(389ai) Revealing the Water Structure at Neutral and Charged Graphene/Water Interfaces through Quantum Simulations of Sum Frequency Generation Spectra.

The structure and dynamics of water at charged graphene interfaces fundamentally influence molecular responses to electric fields, with implications for applications in energy storage, catalysis, and surface chemistry. Leveraging the accuracy of the MB-pol data-driven many-body potential combined with advanced path-integral quantum dynamics, we analyze the vibrational sum frequency generation (vSFG) spectra of graphene/water interfaces under varying surface charge conditions.

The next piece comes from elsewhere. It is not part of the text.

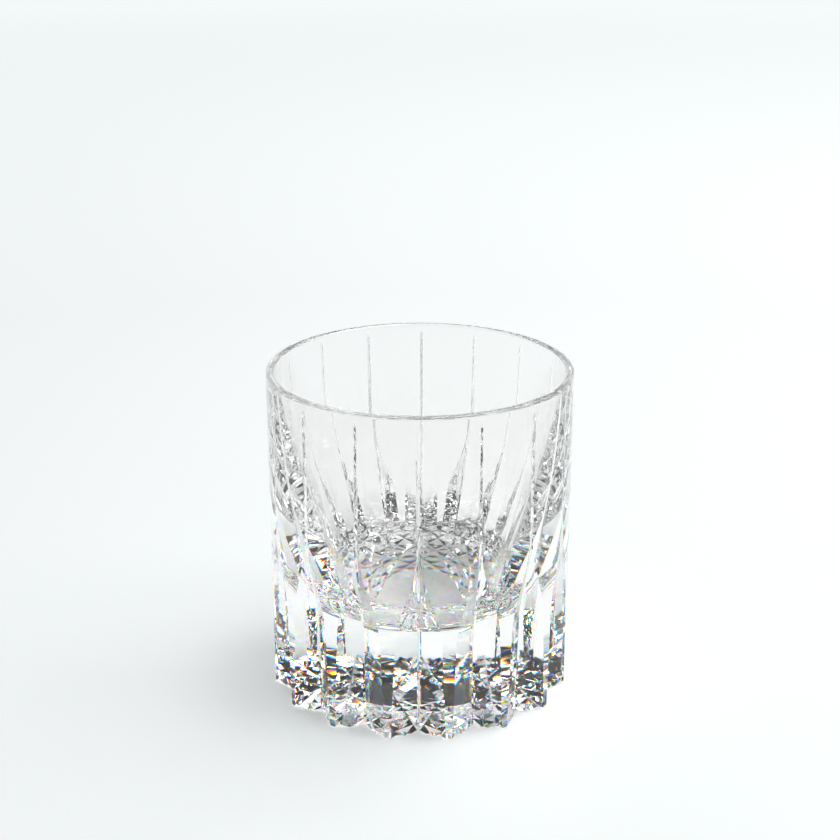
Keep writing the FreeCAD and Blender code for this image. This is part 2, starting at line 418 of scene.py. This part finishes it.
def coloured_glass(tree):
    """Glass in colour bands, each with its own index, added together."""
    total = None
    for i, colour in enumerate(BANDS):
        band = tree.nodes.new("ShaderNodeBsdfGlass")
        band.distribution = "BECKMANN"
        band.inputs["Color"].default_value = (*colour, 1)
        band.inputs["Roughness"].default_value = 0.0
        band.inputs["IOR"].default_value = CRYSTAL_IOR + CRYSTAL_SPREAD * (i / (len(BANDS) - 1) - 0.5)
        if total is None:
            total = band.outputs[0]
            continue
        add = tree.nodes.new("ShaderNodeAddShader")
        tree.links.new(total, add.inputs[0])
        tree.links.new(band.outputs[0], add.inputs[1])
        total = add.outputs[0]
    return total


def crystal(name, splits):
    """Clear lead crystal; where it splits light, the first surface a sight line meets does so."""
    mat, tree, out = nodes_of(name)
    clear = tree.nodes.new("ShaderNodeBsdfPrincipled")
    clear.inputs["Base Color"].default_value = CRYSTAL_TINT
    clear.inputs["Roughness"].default_value = 0.0
    clear.inputs["IOR"].default_value = CRYSTAL_IOR
    clear.inputs["Transmission Weight"].default_value = 1.0
    surface = clear.outputs[0]
    if splits:
        path = tree.nodes.new("ShaderNodeLightPath")
        mix = tree.nodes.new("ShaderNodeMixShader")
        tree.links.new(path.outputs["Is Camera Ray"], mix.inputs[0])
        tree.links.new(clear.outputs[0], mix.inputs[1])
        tree.links.new(coloured_glass(tree), mix.inputs[2])
        surface = mix.outputs[0]
    tree.links.new(surface, out.inputs["Surface"])
    return mat


glass.data.materials.append(crystal("crystal_base", True))
glass.data.materials.append(crystal("crystal_wall", False))
for f in glass.data.polygons:
    f.material_index = 0 if f.center.z < SPLIT_Z / 1000 else 1


class Wiring:
    """Short ways to add maths to a node tree."""

    def __init__(self, tree):
        self.tree = tree

    def maths(self, op, a, b):
        node = self.tree.nodes.new("ShaderNodeMath")
        node.operation = op
        for i, value in enumerate((a, b)):
            if isinstance(value, float):
                node.inputs[i].default_value = value
            else:
                self.tree.links.new(value, node.inputs[i])
        return node.outputs[0]

    def ramp(self, source, lo, hi, a, b, blend="SMOOTHSTEP"):
        """A value that goes from a to b as the source goes from lo to hi."""
        node = self.tree.nodes.new("ShaderNodeMapRange")
        node.interpolation_type = blend
        for key, value in (("From Min", lo), ("From Max", hi), ("To Min", a), ("To Max", b)):
            node.inputs[key].default_value = value
        self.tree.links.new(source, node.inputs["Value"])
        return node.outputs[0]


# ---------------------------------------------------------------- floor
FLOOR_HALF = 3.0  # m
FLOOR_Z = -2e-5  # m, just under the foot, so that the two don't share a plane


def floor_material():
    """Pale acrylic with a painted glow, light it gives off though it is no lamp: none under the glass, as a
    painted shadow, least near the glass, and more far off.
    """
    mat, tree, out = nodes_of("pale_acrylic_painted_glow")
    acrylic = tree.nodes.new("ShaderNodeBsdfPrincipled")
    acrylic.inputs["Base Color"].default_value = (0.86, 0.885, 0.885, 1)
    acrylic.inputs["Roughness"].default_value = 0.9
    acrylic.inputs["Specular IOR Level"].default_value = 0.1
    # the colour of the floor's painted glow, light given off though the floor is no lamp
    acrylic.inputs["Emission Color"].default_value = (0.95, 1.0, 1.0, 1)
    place = tree.nodes.new("ShaderNodeTexCoord")
    length = tree.nodes.new("ShaderNodeVectorMath")
    length.operation = "LENGTH"
    tree.links.new(place.outputs["Object"], length.inputs[0])
    away = length.outputs["Value"]
    wiring = Wiring(tree)
    # painted shadow under the glass: no glow within 30 mm of the middle, full glow from 46 mm out
    glow_and_painted_shadow_under_glass = wiring.ramp(away, 0.03, 0.046, 0.0, 0.4)
    # painted light: more glow far off, rising from 0.4 m to 1.75 m from the middle
    painted_far_glow = wiring.ramp(away, 0.4, 1.75, 0.0, 0.38, "LINEAR")
    tree.links.new(wiring.maths("ADD", glow_and_painted_shadow_under_glass, painted_far_glow), acrylic.inputs["Emission Strength"])
    tree.links.new(acrylic.outputs[0], out.inputs["Surface"])
    return mat


floor_corners = [(x * FLOOR_HALF, y * FLOOR_HALF, FLOOR_Z) for x, y in ((-1, -1), (1, -1), (1, 1), (-1, 1))]
floor = as_mesh("floor", floor_corners, [(0, 1, 2, 3)])
floor.data.materials.append(floor_material())


# ---------------------------------------------------------------- light
def softbox(name, place, aim, size, watts):
    lamp = bpy.data.lights.new(name, "AREA")
    lamp.shape = "RECTANGLE"
    lamp.size, lamp.size_y = size
    lamp.energy = watts
    ob = bpy.data.objects.new(name, lamp)
    ob.location = place
    ob.rotation_euler = (Vector(aim) - Vector(place)).to_track_quat("-Z", "Y").to_euler()
    bpy.context.scene.collection.objects.link(ob)


softbox("key", place=(0.58, 0.12, 1.15), aim=(0, 0.1, 0.0), size=(1.1, 1.1), watts=12.4)
softbox("top", place=(-0.35, 0.9, 1.1), aim=(0, 0, 0.05), size=(0.5, 0.3), watts=1)


def studio_world():
    """A dim room with a bright low backdrop on one side, towards +Y."""
    world = bpy.data.worlds.new("studio")
    world.use_nodes = True
    tree = world.node_tree
    background = tree.nodes["Background"]
    background.inputs["Color"].default_value = (1, 1, 1, 1)
    coord = tree.nodes.new("ShaderNodeTexCoord")
    split = tree.nodes.new("ShaderNodeSeparateXYZ")
    tree.links.new(coord.outputs["Generated"], split.inputs[0])
    wiring = Wiring(tree)
    backdrop = wiring.ramp(split.outputs["Y"], 0.25, 0.55, 0.0, 0.8)
    low_down = wiring.ramp(split.outputs["Z"], 0.35, 0.5, 1.0, 0.0)
    glow = wiring.maths("MULTIPLY", backdrop, low_down)
    tree.links.new(wiring.maths("ADD", glow, 0.02), background.inputs["Strength"])
    return world


bpy.context.scene.world = studio_world()

# ---------------------------------------------------------------- camera
CAM_BACK = 10.59 * OUTER_R / 1000
CAM_UP = 5.63 * OUTER_R / 1000
CAM_LENS = 73.4657  # mm, on a 36 mm sensor
CAM_SPIN = math.radians(0.62)  # how far the camera stands off the line through the front cut
CAM_PITCH = math.radians(19.80)

cam = bpy.data.cameras.new("camera")
cam.sensor_width = 36.0
cam.lens = CAM_LENS
cam.clip_start, cam.clip_end = 0.01, 50
cam_ob = bpy.data.objects.new("camera", cam)
cam_ob.location = (CAM_BACK * math.sin(CAM_SPIN), -CAM_BACK * math.cos(CAM_SPIN), CAM_UP)
ahead = math.cos(CAM_PITCH)
look = Vector((-math.sin(CAM_SPIN) * ahead, math.cos(CAM_SPIN) * ahead, -math.sin(CAM_PITCH)))
cam_ob.rotation_euler = look.to_track_quat("-Z", "Y").to_euler()
bpy.context.scene.collection.objects.link(cam_ob)
bpy.context.scene.camera = cam_ob

# ---------------------------------------------------------------- how far light is followed
BOUNCES = 40  # enough for light that is mirrored to and fro in the cut base

scene = bpy.context.scene
scene.view_settings.view_transform = "Standard"
scene.cycles.max_bounces = BOUNCES
scene.cycles.transmission_bounces = BOUNCES
scene.cycles.glossy_bounces = BOUNCES
scene.cycles.transparent_max_bounces = 16
scene.cycles.diffuse_bounces = 4
scene.cycles.blur_glossy = 0.0
scene.cycles.sample_clamp_indirect = 10.0
scene.cycles.use_denoising = True

bpy.context.view_layer.update()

Our quantum simulations reveal a distinctive dangling OH peak in the vSFG spectrum at neutral graphene—consistent with recent experimental findings, yet notably divergent from earlier interpretations. As the graphene surface becomes positively charged, interfacial water molecules reorient, leading to a reduction in the intensity of the dangling OH peak as OH groups turn away from the interface. Conversely, under negative surface charge, water molecules orient their OH bonds toward the graphene sheet, producing a prominent dangling OH feature. This charge-induced molecular reorganization drives the emergence of diverse hydrogen-bonding topologies at the interface, governed by changes in local electrostatics. Crucially, these structural perturbations extend beyond the first interfacial layer, creating an asymmetric distribution of OH bond orientations that enhances bulk-like spectral contributions. These findings underscore the complex, many-body interactions governing the molecular architecture of water at charged graphene interfaces and demonstrate the importance of quantum-level modeling for accurate spectral interpretation.